Robert Paul for Blizzard Enterta

This past weekend, the Overwatch League closed out its first season with an All-Star event that celebrated the best players in the league and their achievements. While the event was full of fun events like Lucioball and even an on-air talent match, one event stood out among the rest: the Widowmaker 1v1 tournament.

The tournament pitted eight of the Overwatch League’s best snipers against each other to see who would come out on top. Only headshots dealt damage, and the only shots that could be fired were from down-scope — meaning no machine gun fire. It was a pure sniping skill competition, which made for an outstanding event to watch.

Competitive Overwatch has grown leaps and bounds over the last two years as Blizzard finds new and innovative ways to show us the action of each match, but in its most hectic moments, Overwatch can still get a little muddy to watch. With ultimates getting tossed all around and Mercys and Genjis zipping around the map it can be more than a little difficult to figure out which team the Winston you just saw leap through the air was on. Which is why spectating Widowmaker players remains one of competitive Overwatch’s most consistently fun experiences. While you can’t always appreciate a well placed Winston bubble, everyone knows a good shot when they see one.

While it may sound a little boring that the best event at All-Stars was simply an aim duel that could be seen in any other shooter, that’s far from the case. The jumps into the air that could only be accomplished using Widowmaker’s grappling hook, the speed that the players moved and shot at, and even the fact that they were each playing the same character with the same tools made sure that you could never forget that this competition was one unique to Overwatch.

As exciting as it was to be reminded just how good a platform for different kinds of competition Overwatch can be, it was also refreshing to get to see the spotlight on individual players. Overwatch is, at its core, a distinctly team-based game. While there are moments of individual glory and impressive carry performances, none of them would be possible without the support of the entire team. But that wasn’t the case in the Widowmaker duel. Two players faced off and whatever happened was on them and them alone.

The competition allowed us brief glimpses into the players’ personalities that we rarely get to see during a traditional match. During the Finals, there was a welcome contrast between Lee “Carpe” Jae-Hyoek’s quiet determination and Lane “Surefour” Roberts’ energetic movements every time he hit a difficult shot. It’s the kind of personality that players in the Overwatch League are full of, but rarely get a chance to show off.

Blizzard Entertainment

In large part, this seemed to be the goal of the entire All-Star Weekend. Not just to honor those players that performed above their impressive peers, but to show us all who exactly those players are. While it was nice to see this over the weekend, it would be even better if Blizzard found a way to showcase the players more often.
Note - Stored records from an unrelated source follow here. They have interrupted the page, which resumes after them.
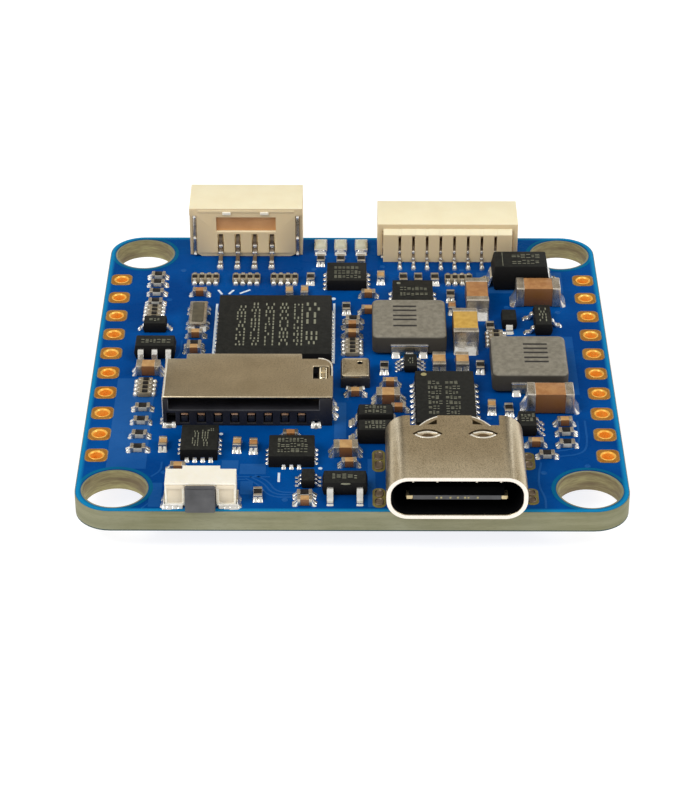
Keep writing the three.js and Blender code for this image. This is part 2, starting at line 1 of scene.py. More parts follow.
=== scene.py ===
# Looks of the flight controller board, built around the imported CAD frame.
# Shapes are drawn in millimetres with z = 0 on the board's top face, and placed in the frame in metres.
import math
import random

import bmesh
import bpy
from mathutils import Matrix, Vector
from mathutils.geometry import tessellate_polygon


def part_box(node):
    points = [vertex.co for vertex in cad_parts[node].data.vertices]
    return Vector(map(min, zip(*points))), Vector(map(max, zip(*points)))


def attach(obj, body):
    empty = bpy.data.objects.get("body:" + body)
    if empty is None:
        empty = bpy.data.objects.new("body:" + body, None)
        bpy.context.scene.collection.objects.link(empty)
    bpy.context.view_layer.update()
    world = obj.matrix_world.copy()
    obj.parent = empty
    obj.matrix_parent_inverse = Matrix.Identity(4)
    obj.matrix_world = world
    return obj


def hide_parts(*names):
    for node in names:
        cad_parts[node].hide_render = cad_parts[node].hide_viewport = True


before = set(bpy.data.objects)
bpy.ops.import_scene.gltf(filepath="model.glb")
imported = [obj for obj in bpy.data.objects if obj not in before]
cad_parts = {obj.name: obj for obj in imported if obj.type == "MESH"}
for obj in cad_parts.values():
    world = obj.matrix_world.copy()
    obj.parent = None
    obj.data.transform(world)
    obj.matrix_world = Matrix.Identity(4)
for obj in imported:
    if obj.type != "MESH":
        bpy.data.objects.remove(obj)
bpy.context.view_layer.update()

MM = 0.001
SIDES = (-1, 1)
LEFT_RIGHT = ((-1, 180), (1, 0))
FILLET_STEPS = 5


def node_box(node):
    """Lowest and highest corner of a CAD node, in millimetres."""
    low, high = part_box(node)
    return low / MM, high / MM


BOARD_TOP = node_box("circuit_board")[1].z
BOARD_HALF = node_box("circuit_board")[1].x


def seat(node):
    """Centre (x, y) and size (x, y, z) of a CAD node that stands on the board."""
    low, high = node_box(node)
    return (low + high).xy / 2, Vector((*(high - low).xy, high.z - BOARD_TOP))


def evenly(count, pitch):
    """Places on a line, centred on 0."""
    return [(i - (count - 1) / 2) * pitch for i in range(count)]


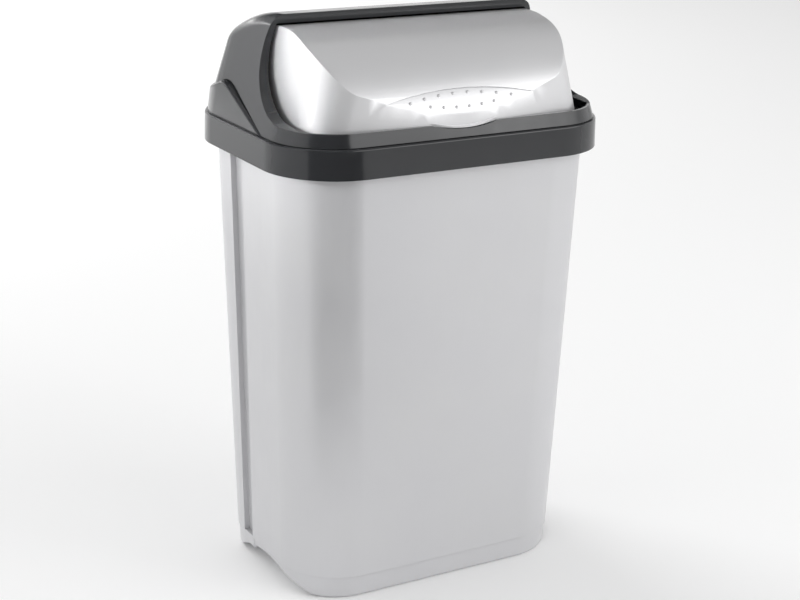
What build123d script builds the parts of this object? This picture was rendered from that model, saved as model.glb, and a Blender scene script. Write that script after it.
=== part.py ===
"""Roll-top bin: tapered tub, lid frame, hood and a roll flap on stub axles.

Millimetres. Z is up, X is the width, the front faces -Y. The origin is the
centre of the underside, on the floor.
"""

import os
from math import asin, atan, cos, degrees, sin

from build123d import *

# Overall size: the lid frame's skirt and the shelf the hood stands on
WIDTH = 340.0
DEPTH = 250.0
SHELF_TOP = 442.5

# Wall thickness and the gap left between seated pieces
WALL = 2.4
REST_GAP = 0.3

# Skirt of the lid frame
SKIRT_R = 68.0
SKIRT_HIGH = 27.3
SKIRT_LEAN = 0.022
SKIRT_ROUND = 2.2
SHELF_T = 2.5
SKIRT_LOW = SHELF_TOP - SKIRT_HIGH

# Tub: how far the wall stands inside the skirt at the skirt's edge and at the step
TUB_R = 61.0
TUB_TOP = (WIDTH / 2 - 11.25, DEPTH / 2 - 11.7)
TUB_STEP = (WIDTH / 2 - 22.75, DEPTH / 2 - 22.95)
STEP_Z = 22.7
BAND_IN = (2.1, 3.4)
BAND_R = 57.5
BAND_LEAN = -0.045
BAND_ROUND = 4.5
FLOOR_LOW = 2.2
FLOOR_T = 2.6
FLOOR_CHAMFER = 3.4
FOOT_RING = 7.0

# Tub rim, hidden under the skirt: a flange with a turned-down lip
RIM_Z = SHELF_TOP - SHELF_T - REST_GAP
RIM_OUT = 6.2
RIM_LIP = 10.0
RIM_T = 2.2

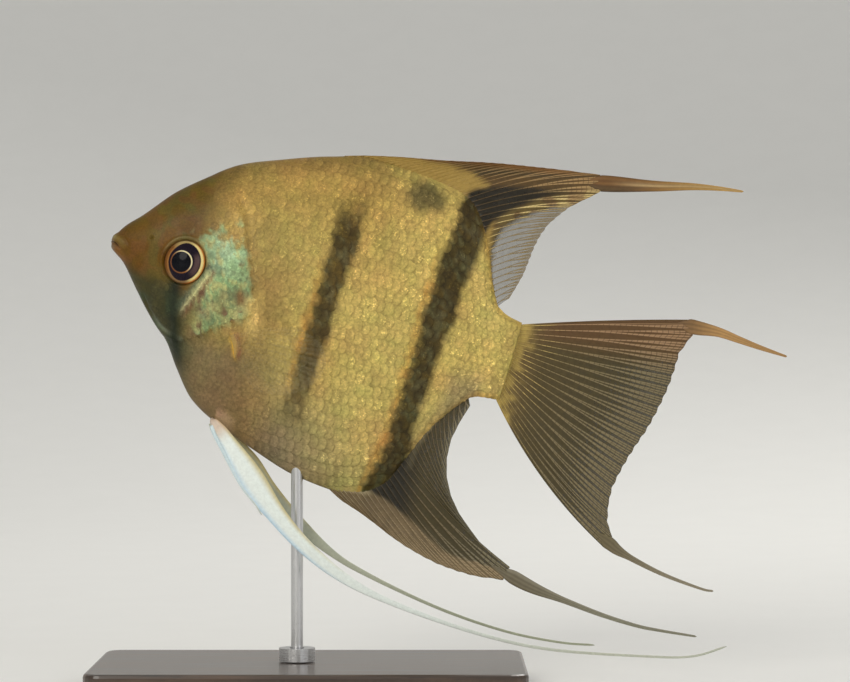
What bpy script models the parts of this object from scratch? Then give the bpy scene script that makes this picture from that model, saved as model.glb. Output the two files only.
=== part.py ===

Why not do 1v1 tournaments during the season as well? Right before each stage playoffs, Blizzard could take players from the teams that didn’t qualify and have them face-off on a different hero for each stage. Who wouldn’t want to see players take each other on as McCree or Pharah, or even a Doomfist boxing match?

Along with simply being a lot of fun, and getting the rest of the teams in on the post-stage action, these 1v1s can serve as a great reminder — just like the Widowmaker tournament did — that fans are rooting for more than names on jerseys, they’re rooting for real people.